I have only seen two skimmer working ONCE. It was a 600-800ish gallon LFS system. They had H&S skimmers too (awesome old Eheim powered recirc skimmers) with two in their "pool/sump" (A 300g rubbermade tub). They just kept both skimmer running as they were only really about 300g system skimmers. When the fish shipments came in, both would spool up and work. When they sold stock and were nearing empty, one would completely stop producing and the upstream one did its thing.
 
#27 ·
Thank you Geoff and FutureDoc for the info.

Looking at rapidled it looks like their 90 gallon reef kits are 48 leds. Would that be adequate for an LPS and softie tank with a few SPS corals
Oh yes. Plenty. LED will grow the SPS like a charm.

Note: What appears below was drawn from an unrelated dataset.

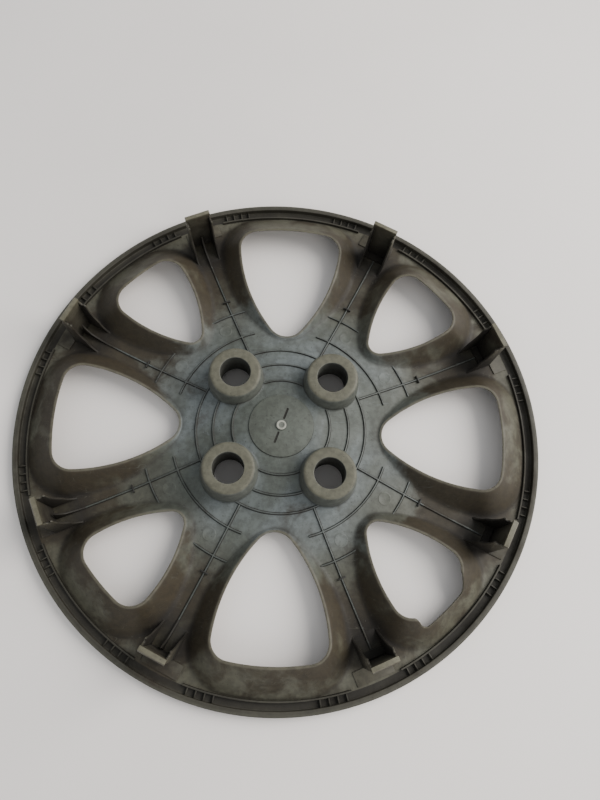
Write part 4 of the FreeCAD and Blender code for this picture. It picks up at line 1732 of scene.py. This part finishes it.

My only real knock against the LED was the look/color balance. You *can* spend a lot of diode/watts/time chasing spectrum/color look. I always ended up supplementing with additional colors or T5. By that time, I was running within a few watts of Metal Halide. Thus I kept going back to halides.
 
#29 ·
i would use soldered if you are used to soldering at all.

i would also use a liberal amount of conforming fluid after you are done soldering. somebody here told me about this stuff and it is a must for our SW environments. i used the brush on stuff, but most prefer the spray on.

swapping out LED's is not that bad if you decide to change the spectrum a little. having multiple channels will also allow you to adjust the spectrum some, but this adds more complexity to the build.